> **WRITTEN TASK**: Output every line of the data exactly as it appears.

> **Stored data**:
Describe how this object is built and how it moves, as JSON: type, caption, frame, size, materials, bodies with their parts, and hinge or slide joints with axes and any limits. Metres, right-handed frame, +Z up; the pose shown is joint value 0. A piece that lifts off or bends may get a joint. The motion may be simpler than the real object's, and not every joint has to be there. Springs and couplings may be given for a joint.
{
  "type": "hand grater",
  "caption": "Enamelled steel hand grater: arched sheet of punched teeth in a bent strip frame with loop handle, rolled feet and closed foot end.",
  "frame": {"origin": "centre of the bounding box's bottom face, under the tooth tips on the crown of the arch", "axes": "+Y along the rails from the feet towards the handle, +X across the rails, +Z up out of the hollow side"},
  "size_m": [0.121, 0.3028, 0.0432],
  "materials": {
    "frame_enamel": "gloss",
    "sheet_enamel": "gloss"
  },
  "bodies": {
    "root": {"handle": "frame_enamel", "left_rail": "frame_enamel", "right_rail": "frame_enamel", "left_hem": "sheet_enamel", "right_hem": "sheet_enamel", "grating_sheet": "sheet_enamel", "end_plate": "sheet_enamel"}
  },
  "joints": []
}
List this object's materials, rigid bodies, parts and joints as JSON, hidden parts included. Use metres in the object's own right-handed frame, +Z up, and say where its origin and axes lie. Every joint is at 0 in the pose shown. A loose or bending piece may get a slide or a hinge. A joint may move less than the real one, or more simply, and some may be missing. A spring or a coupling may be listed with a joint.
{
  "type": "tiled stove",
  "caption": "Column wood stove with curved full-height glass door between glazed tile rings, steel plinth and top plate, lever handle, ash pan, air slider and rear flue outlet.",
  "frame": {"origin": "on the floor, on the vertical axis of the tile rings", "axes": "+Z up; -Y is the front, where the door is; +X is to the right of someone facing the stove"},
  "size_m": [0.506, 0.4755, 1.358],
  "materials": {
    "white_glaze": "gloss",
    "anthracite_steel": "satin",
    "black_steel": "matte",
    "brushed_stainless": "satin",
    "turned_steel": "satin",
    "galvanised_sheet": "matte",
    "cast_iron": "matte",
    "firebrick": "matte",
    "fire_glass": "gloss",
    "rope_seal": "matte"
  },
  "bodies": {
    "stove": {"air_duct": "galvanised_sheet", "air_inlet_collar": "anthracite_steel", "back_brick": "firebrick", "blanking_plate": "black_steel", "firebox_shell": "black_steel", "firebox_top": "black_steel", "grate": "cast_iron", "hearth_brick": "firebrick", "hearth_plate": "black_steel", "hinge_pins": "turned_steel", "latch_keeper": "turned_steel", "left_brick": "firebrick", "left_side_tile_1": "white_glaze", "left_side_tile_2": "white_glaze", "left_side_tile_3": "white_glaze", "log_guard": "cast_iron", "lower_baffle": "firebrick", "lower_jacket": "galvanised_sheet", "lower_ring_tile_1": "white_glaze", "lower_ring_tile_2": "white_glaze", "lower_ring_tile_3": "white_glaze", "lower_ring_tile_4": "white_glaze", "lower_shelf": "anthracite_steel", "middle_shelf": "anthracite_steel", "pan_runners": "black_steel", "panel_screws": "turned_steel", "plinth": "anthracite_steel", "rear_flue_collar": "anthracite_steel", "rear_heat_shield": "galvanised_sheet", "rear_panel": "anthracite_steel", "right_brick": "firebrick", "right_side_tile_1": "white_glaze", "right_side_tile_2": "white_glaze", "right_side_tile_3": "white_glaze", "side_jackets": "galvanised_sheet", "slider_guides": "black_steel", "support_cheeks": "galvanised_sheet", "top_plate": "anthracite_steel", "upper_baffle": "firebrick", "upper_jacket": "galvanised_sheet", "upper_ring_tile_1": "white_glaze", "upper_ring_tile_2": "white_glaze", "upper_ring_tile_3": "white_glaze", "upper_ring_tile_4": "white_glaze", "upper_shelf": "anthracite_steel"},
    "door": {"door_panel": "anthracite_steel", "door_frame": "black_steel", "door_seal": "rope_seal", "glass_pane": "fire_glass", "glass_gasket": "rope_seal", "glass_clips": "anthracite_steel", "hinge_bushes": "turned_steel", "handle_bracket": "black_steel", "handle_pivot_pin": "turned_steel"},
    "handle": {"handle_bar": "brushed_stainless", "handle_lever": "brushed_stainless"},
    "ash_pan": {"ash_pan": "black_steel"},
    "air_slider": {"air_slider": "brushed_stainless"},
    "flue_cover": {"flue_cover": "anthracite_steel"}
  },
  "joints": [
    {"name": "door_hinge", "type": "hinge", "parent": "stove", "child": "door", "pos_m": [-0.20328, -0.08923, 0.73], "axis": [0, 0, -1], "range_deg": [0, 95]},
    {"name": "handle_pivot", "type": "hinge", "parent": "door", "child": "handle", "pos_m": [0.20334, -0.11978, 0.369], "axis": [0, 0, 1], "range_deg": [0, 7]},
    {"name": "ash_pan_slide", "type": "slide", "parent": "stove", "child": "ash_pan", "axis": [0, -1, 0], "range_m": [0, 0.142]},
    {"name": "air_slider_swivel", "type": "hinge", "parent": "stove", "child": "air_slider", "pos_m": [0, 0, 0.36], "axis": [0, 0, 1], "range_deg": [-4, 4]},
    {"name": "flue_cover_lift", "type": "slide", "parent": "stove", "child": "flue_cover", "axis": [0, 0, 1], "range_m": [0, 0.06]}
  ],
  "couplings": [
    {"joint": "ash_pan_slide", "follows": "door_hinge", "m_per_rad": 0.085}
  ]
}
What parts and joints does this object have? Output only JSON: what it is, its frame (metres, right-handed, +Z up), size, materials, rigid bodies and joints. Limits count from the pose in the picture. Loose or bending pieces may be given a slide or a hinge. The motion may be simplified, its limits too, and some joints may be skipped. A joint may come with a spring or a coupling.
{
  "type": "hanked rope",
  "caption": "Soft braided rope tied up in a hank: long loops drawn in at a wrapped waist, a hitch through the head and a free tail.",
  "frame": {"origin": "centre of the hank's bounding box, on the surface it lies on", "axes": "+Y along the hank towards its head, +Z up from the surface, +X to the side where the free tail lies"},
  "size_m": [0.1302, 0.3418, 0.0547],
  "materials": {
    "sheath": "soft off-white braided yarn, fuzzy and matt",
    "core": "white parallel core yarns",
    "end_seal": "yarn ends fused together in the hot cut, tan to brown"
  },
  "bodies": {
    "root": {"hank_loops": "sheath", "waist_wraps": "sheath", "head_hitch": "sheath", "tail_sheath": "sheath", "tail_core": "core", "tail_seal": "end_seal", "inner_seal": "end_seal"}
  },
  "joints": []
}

> **OUTPUT FOR THIS TASK**:
Describe how this object is built and how it moves, as JSON: type, caption, frame, size, materials, bodies with their parts, and hinge or slide joints with axes and any limits. Metres, right-handed frame, +Z up; the pose shown is joint value 0. A piece that lifts off or bends may get a joint. The motion may be simpler than the real object's, and not every joint has to be there. Springs and couplings may be given for a joint.
{
  "type": "hand grater",
  "caption": "Enamelled steel hand grater: arched sheet of punched teeth in a bent strip frame with loop handle, rolled feet and closed foot end.",
  "frame": {"origin": "centre of the bounding box's bottom face, under the tooth tips on the crown of the arch", "axes": "+Y along the rails from the feet towards the handle, +X across the rails, +Z up out of the hollow side"},
  "size_m": [0.121, 0.3028, 0.0432],
  "materials": {
    "frame_enamel": "gloss",
    "sheet_enamel": "gloss"
  },
  "bodies": {
    "root": {"handle": "frame_enamel", "left_rail": "frame_enamel", "right_rail": "frame_enamel", "left_hem": "sheet_enamel", "right_hem": "sheet_enamel", "grating_sheet": "sheet_enamel", "end_plate": "sheet_enamel"}
  },
  "joints": []
}
List this object's materials, rigid bodies, parts and joints as JSON, hidden parts included. Use metres in the object's own right-handed frame, +Z up, and say where its origin and axes lie. Every joint is at 0 in the pose shown. A loose or bending piece may get a slide or a hinge. A joint may move less than the real one, or more simply, and some may be missing. A spring or a coupling may be listed with a joint.
{
  "type": "tiled stove",
  "caption": "Column wood stove with curved full-height glass door between glazed tile rings, steel plinth and top plate, lever handle, ash pan, air slider and rear flue outlet.",
  "frame": {"origin": "on the floor, on the vertical axis of the tile rings", "axes": "+Z up; -Y is the front, where the door is; +X is to the right of someone facing the stove"},
  "size_m": [0.506, 0.4755, 1.358],
  "materials": {
    "white_glaze": "gloss",
    "anthracite_steel": "satin",
    "black_steel": "matte",
    "brushed_stainless": "satin",
    "turned_steel": "satin",
    "galvanised_sheet": "matte",
    "cast_iron": "matte",
    "firebrick": "matte",
    "fire_glass": "gloss",
    "rope_seal": "matte"
  },
  "bodies": {
    "stove": {"air_duct": "galvanised_sheet", "air_inlet_collar": "anthracite_steel", "back_brick": "firebrick", "blanking_plate": "black_steel", "firebox_shell": "black_steel", "firebox_top": "black_steel", "grate": "cast_iron", "hearth_brick": "firebrick", "hearth_plate": "black_steel", "hinge_pins": "turned_steel", "latch_keeper": "turned_steel", "left_brick": "firebrick", "left_side_tile_1": "white_glaze", "left_side_tile_2": "white_glaze", "left_side_tile_3": "white_glaze", "log_guard": "cast_iron", "lower_baffle": "firebrick", "lower_jacket": "galvanised_sheet", "lower_ring_tile_1": "white_glaze", "lower_ring_tile_2": "white_glaze", "lower_ring_tile_3": "white_glaze", "lower_ring_tile_4": "white_glaze", "lower_shelf": "anthracite_steel", "middle_shelf": "anthracite_steel", "pan_runners": "black_steel", "panel_screws": "turned_steel", "plinth": "anthracite_steel", "rear_flue_collar": "anthracite_steel", "rear_heat_shield": "galvanised_sheet", "rear_panel": "anthracite_steel", "right_brick": "firebrick", "right_side_tile_1": "white_glaze", "right_side_tile_2": "white_glaze", "right_side_tile_3": "white_glaze", "side_jackets": "galvanised_sheet", "slider_guides": "black_steel", "support_cheeks": "galvanised_sheet", "top_plate": "anthracite_steel", "upper_baffle": "firebrick", "upper_jacket": "galvanised_sheet", "upper_ring_tile_1": "white_glaze", "upper_ring_tile_2": "white_glaze", "upper_ring_tile_3": "white_glaze", "upper_ring_tile_4": "white_glaze", "upper_shelf": "anthracite_steel"},
    "door": {"door_panel": "anthracite_steel", "door_frame": "black_steel", "door_seal": "rope_seal", "glass_pane": "fire_glass", "glass_gasket": "rope_seal", "glass_clips": "anthracite_steel", "hinge_bushes": "turned_steel", "handle_bracket": "black_steel", "handle_pivot_pin": "turned_steel"},
    "handle": {"handle_bar": "brushed_stainless", "handle_lever": "brushed_stainless"},
    "ash_pan": {"ash_pan": "black_steel"},
    "air_slider": {"air_slider": "brushed_stainless"},
    "flue_cover": {"flue_cover": "anthracite_steel"}
  },
  "joints": [
    {"name": "door_hinge", "type": "hinge", "parent": "stove", "child": "door", "pos_m": [-0.20328, -0.08923, 0.73], "axis": [0, 0, -1], "range_deg": [0, 95]},
    {"name": "handle_pivot", "type": "hinge", "parent": "door", "child": "handle", "pos_m": [0.20334, -0.11978, 0.369], "axis": [0, 0, 1], "range_deg": [0, 7]},
    {"name": "ash_pan_slide", "type": "slide", "parent": "stove", "child": "ash_pan", "axis": [0, -1, 0], "range_m": [0, 0.142]},
    {"name": "air_slider_swivel", "type": "hinge", "parent": "stove", "child": "air_slider", "pos_m": [0, 0, 0.36], "axis": [0, 0, 1], "range_deg": [-4, 4]},
    {"name": "flue_cover_lift", "type": "slide", "parent": "stove", "child": "flue_cover", "axis": [0, 0, 1], "range_m": [0, 0.06]}
  ],
  "couplings": [
    {"joint": "ash_pan_slide", "follows": "door_hinge", "m_per_rad": 0.085}
  ]
}
What parts and joints does this object have? Output only JSON: what it is, its frame (metres, right-handed, +Z up), size, materials, rigid bodies and joints. Limits count from the pose in the picture. Loose or bending pieces may be given a slide or a hinge. The motion may be simplified, its limits too, and some joints may be skipped. A joint may come with a spring or a coupling.
{
  "type": "hanked rope",
  "caption": "Soft braided rope tied up in a hank: long loops drawn in at a wrapped waist, a hitch through the head and a free tail.",
  "frame": {"origin": "centre of the hank's bounding box, on the surface it lies on", "axes": "+Y along the hank towards its head, +Z up from the surface, +X to the side where the free tail lies"},
  "size_m": [0.1302, 0.3418, 0.0547],
  "materials": {
    "sheath": "soft off-white braided yarn, fuzzy and matt",
    "core": "white parallel core yarns",
    "end_seal": "yarn ends fused together in the hot cut, tan to brown"
  },
  "bodies": {
    "root": {"hank_loops": "sheath", "waist_wraps": "sheath", "head_hitch": "sheath", "tail_sheath": "sheath", "tail_core": "core", "tail_seal": "end_seal", "inner_seal": "end_seal"}
  },
  "joints": []
}